2. Refinement Strengthens You — It Builds Inner Steel
As impurities are removed from silver, strength is enhanced.
As clay is fired, pots become durable.
And the same is true for you. Every stressful season you
went through—pressure, correction, conflict, responsibility, heartbreak,
disappointment—was building inner muscles you now depend on.
Refinement produces:
- emotional
resilience
- mental
clarity
- the
ability to carry more
- discipline
that isn’t forced
- patience
that isn’t fake
- spiritual
and emotional endurance
- leadership
capacity
This is why great people embrace voluntary friction:
- Taking
roles slightly beyond their capacity
- Entering
spaces where they’re not the most skilled
- Having
difficult conversations they’ve avoided
- Starting
projects that demand a new identity
- Staying
accountable in communities that stretch them
At first, these experiences hurt. But stay long enough in
the fire and something miraculous happens:
What used to break you now barely scratches you. What used
to overwhelm you now feels like a warm-up. This isn’t luck. This is
refinement.
3. Refinement Reveals Your Identity — Your Voice, Calling
& Purpose
A refiner knows silver is ready when he sees his
reflection.
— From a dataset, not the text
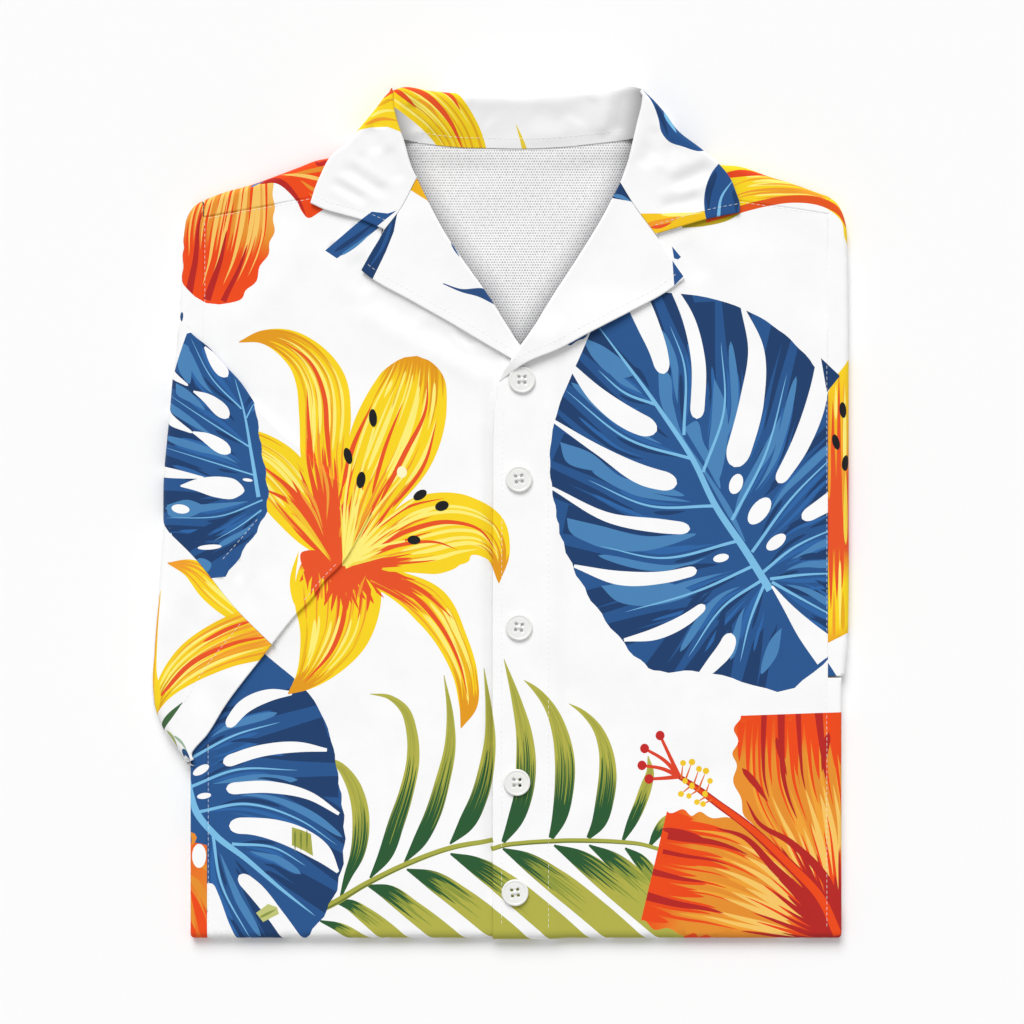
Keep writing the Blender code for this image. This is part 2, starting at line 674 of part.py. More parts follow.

A potter knows a pot is complete when the glaze fully matures. Your
personal refinement works the same way.
After enduring constructive discomfort, something emerges:
- clarity
of purpose
- strength
you didn’t know you had
- an
authentic voice
- alignment
between your values and your actions
- the
courage to stand in your truth
- a
stable identity that cannot be shaken
Refinement does not make you perfect. It makes you aligned.
You stop performing.
You stop pretending.
You stop living for approval.
Your habits begin to reflect your values. Your decisions
begin to reflect your maturity.
Your relationships begin to reflect your standards.
And this requires emotional endurance. The willingness to
sit with rejection, disappointment, grief, uncertainty, and correction without
numbing, running, or blaming.
It is in these quiet moments of pain that we are forged.
The Real Question
The real question in life isn’t:
“How do I avoid suffering?”
You can’t. Life is generous with suffering.
The real question is:
“How do I choose the kind of suffering that shapes me
instead of destroying me?”
You choose refinement by:
- Saying
yes to opportunities that scare you (if they align with purpose)
- Staying
in communities that demand the best version of you
- Practicing
radical self-honesty
- Keeping
promises you make to yourself
- Fasting
from what controls you — food, entertainment, social media, validation
- Sitting
with your emotions instead of distracting yourself
- Persisting
long enough to fulfill your vision
Nothing replaces persistence. Not talent. Not education. Not
intention.
Every great man — heroes and villains alike — manifested
what they believed because they persisted.
And remember:
No man ever rises above the level of his own thoughts.
Thus, keep refining them. Keep upgrading your habits. Keep
aligning your inner and outer world.
If you are going to suffer and life guarantees that you will,
let it be the kind of suffering that refines you.
May you become the person who can hold more, carry more,
lead more, and love more without breaking.